Original Soviet sculpture of Vladimir Lenin in New York City's East Village

The East Village Lenin Statue is an 18 ft statue of Russian revolutionary Vladimir Lenin that stands on the roof of 178 Norfolk Street on the Lower East Side of Manhattan in New York City. After originally standing atop the fittingly named Red Square building on 250 Houston St. in the East Village for about 20 years, it was moved to Norfolk St. in 2017 following the Red Square's $100 million sale to the Dermot Company.

== Background ==
In 1989, during the Dissolution of the Soviet Union, real estate developers Michael Shaoul and Michael Rosen constructed the aforementioned "Red Square" building in Manhattan's East Village.

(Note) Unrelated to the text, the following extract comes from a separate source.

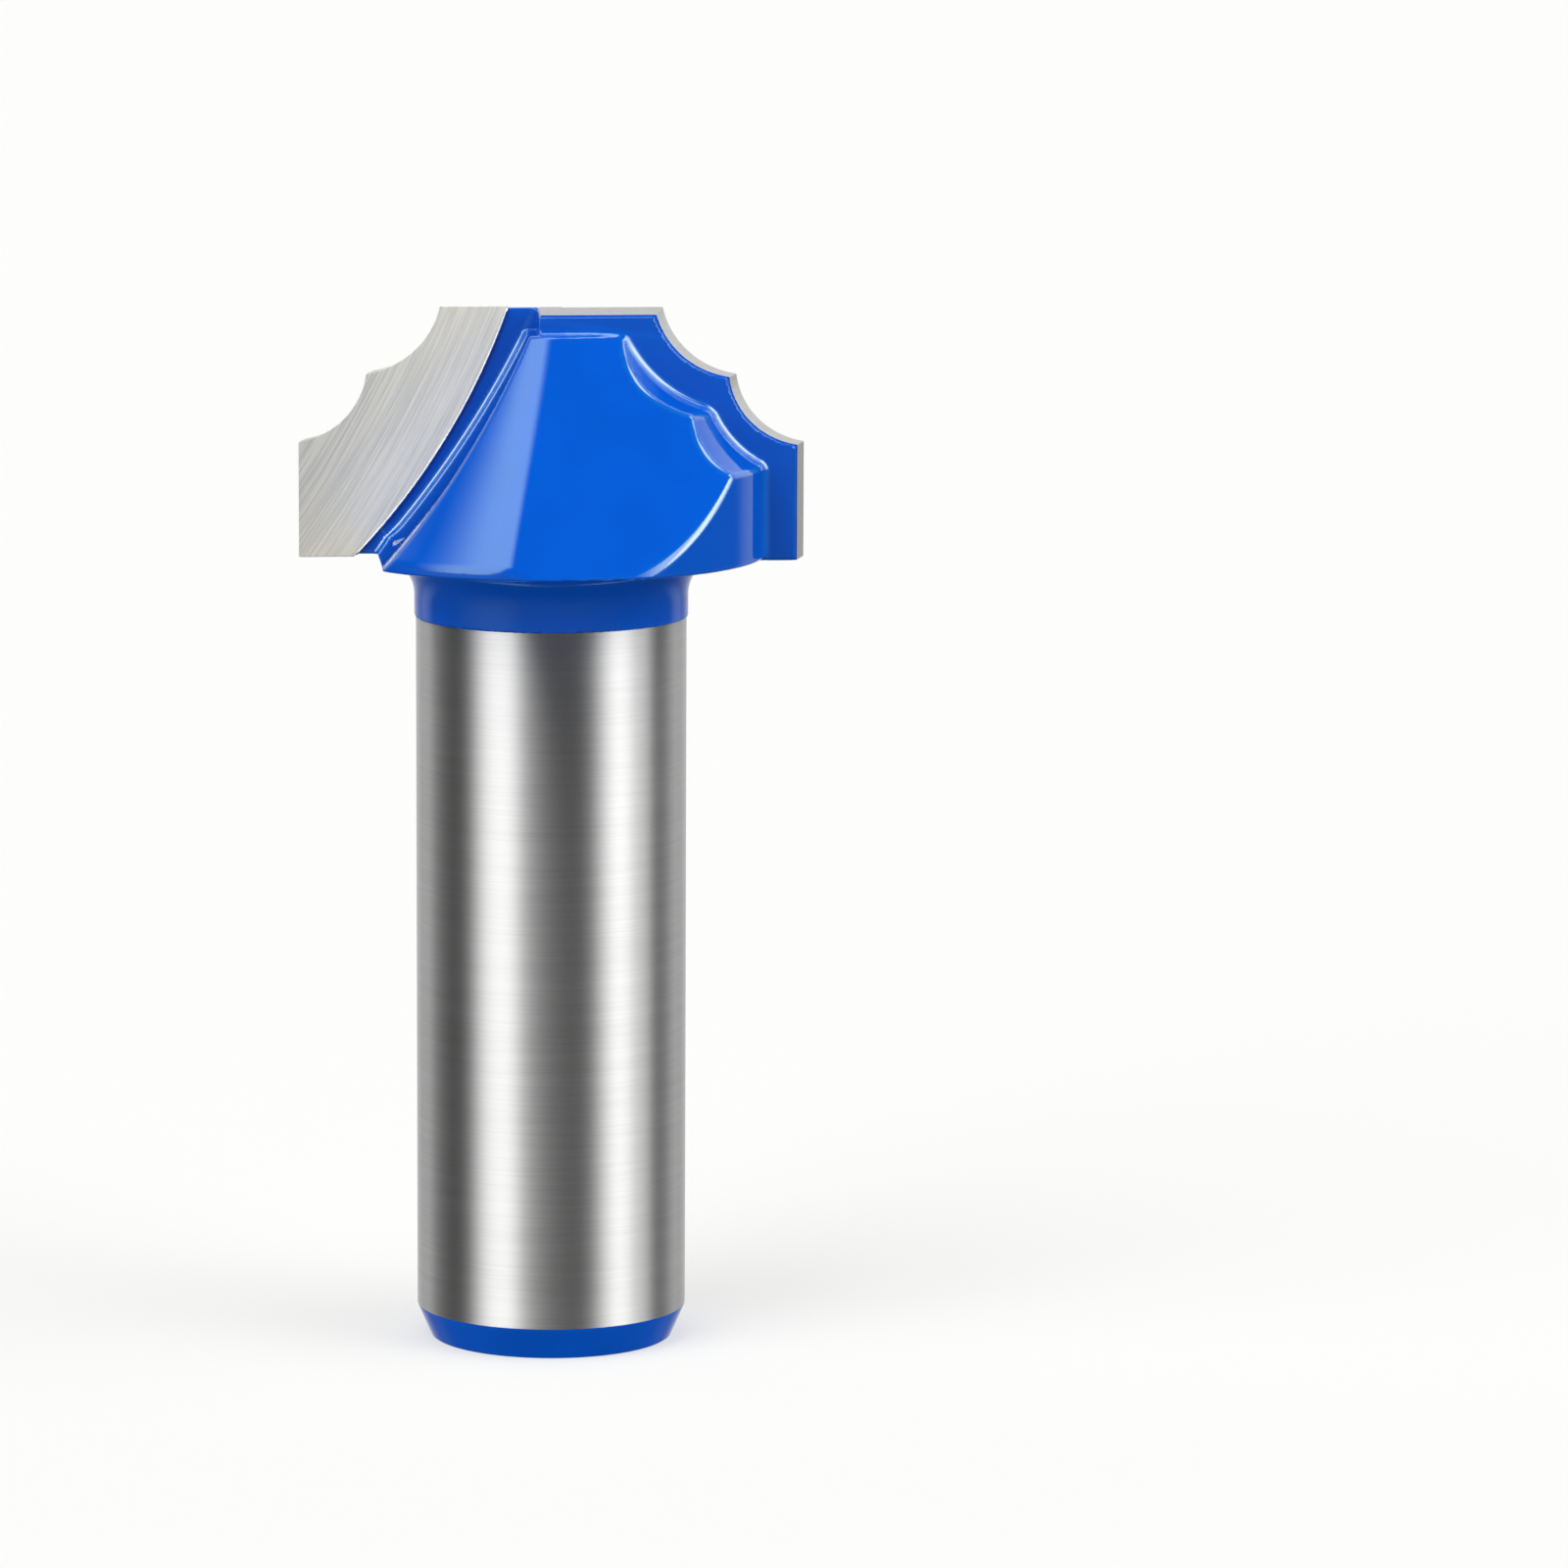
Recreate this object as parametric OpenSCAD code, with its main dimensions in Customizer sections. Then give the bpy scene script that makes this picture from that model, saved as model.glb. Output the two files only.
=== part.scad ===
// Double cove router bit standing on its shank, with the cutting end up.
// One steel body carries two carbide tips brazed into pockets half a turn apart.
// Heights are taken from the shank end, which lies on z = 0 with the axis on z.

/* [Shank] */
// Diameter of the ground shank
shank_d = 12.7; // [11.5:0.1:12.8]
// Height of the collar's lower edge above the shank end
shank_h = 34.4; // [25:0.1:50]
// Height of the chamfer on the shank end
chamfer_h = 1.5; // [0.5:0.1:3]
// Width of the chamfer on the shank end
chamfer_w = 0.64; // [0.2:0.02:1.5]

/* [Collar] */
// Amount by which the collar stands out from the shank
collar_step = 0.08; // [0.05:0.01:0.09]
// Rounding of the collar's lower edge
collar_round = 0.05; // [0.02:0.01:0.06]
// Height of the straight part of the collar
collar_h = 1; // [0.5:0.05:3]
// Radius of the flare that runs from the collar into the head
flare_r = 1.85; // [1:0.05:3]

/* [Cutting profile] */
// Diameter swept by the outer cutting corners
cutting_d = 23.64; // [22.8:0.02:24.4]
// Height of the cutting profile
cutting_h = 11.65; // [11.3:0.05:12]
// Radius of the upper cove
upper_cove_r = 4.02; // [3.8:0.01:4.2]
// Distance of the upper cove's centre from the axis
upper_cove_x = 9.28; // [9.1:0.02:9.5]
// Height of the upper cove's centre above the bottom of the head
upper_cove_z = 12.48; // [12.3:0.02:12.7]
// Radius of the lower cove
lower_cove_r = 3.65; // [3.5:0.01:3.8]
// Distance of the lower cove's centre from the axis
lower_cove_x = 12.41; // [12.2:0.02:12.6]
// Height of the lower cove's centre above the bottom of the head
lower_cove_z = 8.93; // [8.8:0.02:9.1]
// Angle of the relief ground behind the edges
side_relief = 16; // [8:1:20]
// Angle of the relief ground behind the top edge
end_relief = 8; // [4:1:12]

/* [Tips] */
// Thickness of a carbide tip
tip_t = 1.5; // [1.2:0.1:2]
// Distance of the cutting faces behind the axis
rake_offset = 0.4; // [0.3:0.05:0.6]
// Radius of the tips' curved inner edge
tip_edge_r = 32.35; // [32.2:0.05:32.5]
// Distance from the axis to the centre of that edge
tip_edge_x = 32.53; // [32.4:0.05:32.9]
// Height of the centre of that edge above the bottom of the head
tip_edge_z = 22.34; // [22:0.05:22.6]
// Reach of the long tip past the axis
long_reach = 0.6; // [0.2:0.05:0.6]
// Height of the part of the long tip that passes the axis
long_h = 2.5; // [1.5:0.1:4]

/* [Wings] */
// Thickness of the steel behind a tip
wing_t = 0.5; // [0.4:0.05:1.5]
// Setback of the steel from the cutting edges
setback = 0.06; // [0.05:0.01:0.2]
// Depth of the tips and wings below the underside of the core
tip_drop = 0.1; // [0.05:0.01:0.2]

/* [Gullets] */
// Radius of the curved gullet wall
wall_r = 46.9; // [46.8:0.05:47]
// Distance from the axis to the centre of the gullet wall
wall_x = 43.25; // [43.2:0.05:43.5]
// Height of the centre of the gullet wall above the bottom of the head
wall_z = 31.27; // [31.1:0.01:31.4]
// Fillet at the foot of the gullet wall
foot_r = 0.3; // [0.1:0.05:0.5]
// Depth of the gullet floor below the cutting face
floor_drop = 0.1; // [0.05:0.01:0.2]
// Lean of the gullet wall away from square to its floor
wall_lean = 1.5; // [0.5:0.1:4]

/* [Core] */
// Diameter of the core between the wings
core_d = 20.1; // [19.6:0.1:20.6]
// Height of the core above the bottom of the head
core_h = 10.5; // [10.3:0.05:11]
// Setback of the core from the upper cove
upper_gap = 1.9; // [1.5:0.05:2.1]
// Setback of the core from the lower cove
lower_gap = 1.65; // [1.3:0.05:1.8]
// Distance of the front flat from the axis at the bottom of the head
flat_reach = 9.78; // [9.5:0.02:9.95]
// Lean of the front flat from upright
flat_lean = 34.6; // [34:0.1:35.5]
// Turn of the front flat away from square to the cutting faces
flat_turn = 6; // [0:0.5:8]
// Radius of the cone beside the gullet at the bottom of the head
cone_low_r = 10.45; // [10.2:0.01:10.6]
// Radius of the cone beside the gullet at the top of the core
cone_top_r = 2.58; // [2.3:0.02:2.8]

/* [Hidden] */

shank_r = shank_d / 2;
collar_r = shank_r + collar_step;
flare_z = shank_h + collar_h;
head_z = flare_z + flare_r;
tip_top = head_z + cutting_h;
core_top = head_z + core_h;
core_r = core_d / 2;
// Corner distance measured along the cutting face
edge_x = sqrt(cutting_d * cutting_d / 4 - rake_offset * rake_offset);
back_y = rake_offset + tip_t + wing_t;
floor_y = rake_offset + floor_drop;
relief_cos = cos(side_relief);
relief_tan = tan(side_relief);
cone_slope = (cone_low_r - cone_top_r) / core_h;
// Amount by which the leaning wall starts inside the foot fillet, so that the two cross
lap = 0.004;
// Centre of the foot fillet and the point where the leaning wall starts
foot_x = wall_r + foot_r * tan(wall_lean) - foot_r / cos(wall_lean);
foot_z = foot_r - floor_y;
wall_foot_x = foot_x + foot_r * cos(wall_lean) - lap;
wall_foot_z = foot_z - foot_r * sin(wall_lean);
// Plate reach past the axis, more than the gullet walls leave
plate_reach = 2;
// Overlap that carries a cut clear of the surface it opens
clear = 1;
// Size of the blocks that stand for everything on one side of a plane
far = 40;
// Facets of round shapes in meshes
$fn = 160;

// Distance along the cutting face, foreshortened to the plane square to the relief
function drawn(x) = (x + rake_offset * relief_tan) * relief_cos;

// Cutting profile from the plate's inner end outwards, set back by the given amount
module profile(back) {
    difference() {
        translate([-plate_reach, head_z - clear])
            square([plate_reach + drawn(edge_x) - back, cutting_h + clear - back]);
        translate([drawn(upper_cove_x), head_z + upper_cove_z])
            circle(r = upper_cove_r + back);
        translate([drawn(lower_cove_x), head_z + lower_cove_z])
            circle(r = lower_cove_r + back);
    }
}

// Plate of the profile between two planes behind and before the axis, relieved on its edges
module plate(back, y_low, y_high) {
    difference() {
        rotate([90, 0, -side_relief])
            translate([0, 0, -far / 4])
                linear_extrude(height = far / 2)
                    profile(back);
        translate([-far, y_high, 0])
            cube([2 * far, far, 2 * far]);
        translate([-far, y_low - far, 0])
            cube([2 * far, far, 2 * far]);
        translate([-far, -far, head_z - tip_drop - far])
            cube([2 * far, 2 * far, far]);
        translate([0, -rake_offset - back, tip_top - back])
            rotate([end_relief, 0, 0])
                translate([-far, -far, 0])
                    cube([2 * far, 2 * far, far]);
    }
}

// Everything inside a round drum whose axis lies across the bit
module drum(x, z, r, low, high) {
    translate([x, high, head_z + z])
        rotate([90, 0, 0])
            cylinder(r = r, h = high - low, $fn = 4 * $fn);
}

// Carbide blank on the right hand wing, with its cutting face turned away from the front
module tip(reach) {
    intersection() {
        plate(0, -rake_offset - tip_t, -rake_offset);
        union() {
            drum(tip_edge_x, tip_edge_z, tip_edge_r, -far / 4, far / 4);
            if (reach > 0)
                translate([-reach, -far / 2, tip_top - long_h])
                    cube([edge_x / 2, far, far]);
        }
    }
}

// Gullet before the left hand cutting face, cut by a broad disc with a rounded rim
module gullet() {
    translate([-wall_x, 0, head_z + wall_z])
        rotate([90, 0, 0])
            rotate_extrude($fn = 4 * $fn) {
                polygon([
                    [0, -floor_y],
                    [foot_x, -floor_y],
                    [wall_foot_x, wall_foot_z],
                    [wall_foot_x + far / 2 * tan(wall_lean), wall_foot_z + far / 2],
                    [0, wall_foot_z + far / 2]
                ]);
                translate([foot_x, foot_z])
                    circle(r = foot_r, $fn = 64);
            }
}

// Turned shape of the shank, collar, flare and core
module turned() {
    rotate_extrude() {
        difference() {
            union() {
                polygon([
                    [0, 0],
                    [shank_r - chamfer_w, 0],
                    [shank_r, chamfer_h],
                    [shank_r, flare_z],
                    [0, flare_z]
                ]);
                translate([0, shank_h + collar_round])
                    square([collar_r, collar_h + flare_r]);
                translate([0, shank_h])
                    square([collar_r - collar_round, collar_h]);
                translate([collar_r - collar_round, shank_h + collar_round])
                    circle(r = collar_round, $fn = 48);
                translate([0, flare_z])
                    square([collar_r + flare_r, flare_r]);
                translate([0, head_z])
                    square([core_r, core_h]);
            }
            translate([collar_r + flare_r, flare_z])
                circle(r = flare_r);
            translate([upper_cove_x, head_z + upper_cove_z])
                circle(r = upper_cove_r + upper_gap);
            translate([lower_cove_x, head_z + lower_cove_z])
                circle(r = lower_cove_r + lower_gap);
        }
    }
}

// Stock outside the cone, on the gullet side of the front
module cone_cut() {
    difference() {
        translate([-far / 2, -far / 2, head_z])
            cube([far / 2, far / 2, core_h + clear]);
        translate([0, 0, head_z - clear])
            cylinder(
                r1 = cone_low_r + clear * cone_slope,
                r2 = cone_top_r - 2 * clear * cone_slope,
                h = core_h + 3 * clear
            );
    }
}

// Stock before the leaning front flat
module flat_cut() {
    rotate([0, 0, flat_turn])
        translate([0, -flat_reach, head_z])
            rotate([-flat_lean, 0, 0])
                translate([-far / 2, -far, -far / 2])
                    cube([far, far, far]);
}

// Steel body, painted but for the ground shank
module body() {
    color("royalblue")
    difference() {
        union() {
            difference() {
                turned();
                for (turn = [0, 180])
                    rotate([0, 0, turn]) {
                        cone_cut();
                        flat_cut();
                    }
            }
            for (turn = [0, 180])
                rotate([0, 0, turn])
                    plate(setback, -back_y, rake_offset);
        }
        for (turn = [0, 180])
            rotate([0, 0, turn])
                gullet();
        tip(long_reach);
        rotate([0, 0, 180])
            tip(0);
    }
}

// Carbide tip that cuts across the axis
module long_tip() {
    color("silver")
    tip(long_reach);
}

// Carbide tip that stops short of the axis
module short_tip() {
    color("silver")
    rotate([0, 0, 180])
        tip(0);
}

body();
long_tip();
short_tip();
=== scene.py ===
from math import atan2, cos, degrees, hypot, pi, radians, sin, sqrt, tan

import bpy
import numpy as np
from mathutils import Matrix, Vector


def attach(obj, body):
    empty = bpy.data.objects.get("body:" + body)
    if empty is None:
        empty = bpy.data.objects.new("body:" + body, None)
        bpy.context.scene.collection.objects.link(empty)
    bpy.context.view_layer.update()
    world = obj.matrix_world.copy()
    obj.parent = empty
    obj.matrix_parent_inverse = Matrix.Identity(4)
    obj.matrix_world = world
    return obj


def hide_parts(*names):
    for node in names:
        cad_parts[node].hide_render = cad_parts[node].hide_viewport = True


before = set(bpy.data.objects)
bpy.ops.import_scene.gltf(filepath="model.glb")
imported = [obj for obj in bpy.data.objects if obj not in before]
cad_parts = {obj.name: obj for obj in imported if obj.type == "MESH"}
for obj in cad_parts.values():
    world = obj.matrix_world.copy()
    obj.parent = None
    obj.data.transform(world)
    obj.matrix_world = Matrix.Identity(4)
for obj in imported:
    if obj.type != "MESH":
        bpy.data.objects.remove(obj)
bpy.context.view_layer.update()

# Body
# Turned and milled steel: a ground shank under a head with two wings, two gullets and a core
# between them. The head, the collar and the chamfered shank end are dipped in glossy blue paint,
# which rounds the edges, fills the inner corners and dries glossier where it draws together. There
# it is also painted a lighter blue, a painted highlight for the bright lines along the edges.
MM = 0.001
SHANK_R, CHAMFER_H, CHAMFER_W = 6.35, 1.5, 0.64
COLLAR_R, COLLAR_Z, FLARE_R = 6.43, 34.4, 1.85
HEAD_Z, TOP_Z, CORE_TOP, CORE_R = 37.25, 48.9, 47.75, 10.05
RAKE, TIP_T, BACK_Y, SETBACK, DROP = 0.4, 1.5, 2.1, 0.06, 0.1
EDGE_X = sqrt(11.82 ** 2 - RAKE ** 2)
SIDE_RELIEF, END_RELIEF = radians(16), radians(8)
COVES = ((9.28, HEAD_Z + 12.48, 4.02), (12.41, HEAD_Z + 8.93, 3.65))
CORE_GAPS = (1.7, 1.48)
WALL_X, WALL_Z, WALL_R, WALL_LEAN = 43.25, HEAD_Z + 31.27, 46.95, radians(0.3)
FLOOR_Y, FOOT_R = 0.5, 0.2
CONE_R, CONE_SLOPE = 10.45, (10.45 - 2.58) / 10.5
FLAT_REACH, FLAT_LEAN, FLAT_TURN = 9.78, radians(34.6), radians(6)
TIP_EDGE_X, TIP_EDGE_Z, TIP_EDGE_R = 32.53, HEAD_Z + 22.34, 32.35
LONG_REACH, LONG_H = 0.6, 2.5
# Radii at which the paint rounds the core's coves and top, the gullets' rims and the underside,
# and at which it fills the corners along the wings
COVE_ROUND, TOP_ROUND, RIM_ROUND, FOOT_ROUND, WING_FILL = 0.18, 0.2, 0.12, 0.15, 0.3
# Depth by which the tips sink into the walls of their pockets, and reach of the steel behind the
# long tip past its end
SUNK, PAST_TIP = 0.1, 0.1


def both(a, b, r):
    """Distance to what two shapes share, with the edge between them rounded to radius r."""
    corner = np.sqrt(np.maximum(a + r, 0) ** 2 + np.maximum(b + r, 0) ** 2)
    return np.minimum(-r, np.maximum(a, b)) + corner


def either(a, b, r):
    """Distance to two shapes joined, with the inner corner between them filled to radius r."""
    return -both(-a, -b, r)


def drawn(x):
    """Distance along the cutting face, foreshortened to the plane square to the relief."""
    return (x + RAKE * tan(SIDE_RELIEF)) * cos(SIDE_RELIEF)


def wing_field(x, y, z):
    """Distance to the right hand wing: the cutting profile swept along the relief, cut to a plate."""
    u = x * cos(SIDE_RELIEF) - y * sin(SIDE_RELIEF)
    rim = u - drawn(EDGE_X) + SETBACK
    for cove_x, cove_z, cove_r in COVES:
        rim = both(rim, cove_r + SETBACK - np.hypot(u - drawn(cove_x), z - cove_z), 0.06)
    rim = both(rim, z - TOP_Z + SETBACK, 0.05)
    slope = (z - TOP_Z + SETBACK) * cos(END_RELIEF) - (y + RAKE) * sin(END_RELIEF)
    rim = np.maximum(rim, slope)
    rim = both(rim, -np.maximum(CORE_TOP - z, x + LONG_REACH + PAST_TIP), 0.05)
    return both(both(rim, -BACK_Y - y, 0.04), y - RAKE, 0.05)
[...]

Already having named their building after the Red Square in Moscow, Rosen and Shaoul discovered an original, Soviet Union-commissioned statue of Lenin by Yuri Gerasimov in the trash while they were in Moscow, decided it couldn't be discarded, and arranged for it to be installed on their building's roof in 1994.

== Significance ==
In a 2016 interview with The New York Times, Rosen said that the statue was intended to reflect the politically inclined culture of the Red Square's neighborhood, dubbing it "an homage to the history of the Lower East Side, which had been a hotbed of political thought." While having the statue face Wall Street was intentional, the owners have not specified if there was any further meaning behind that gesture.

In March 2022, it, once again, reflected Downtown Manhattan's political thought, as it was illuminated in the colors of the Ukrainian flag at its new home on Norfolk Street.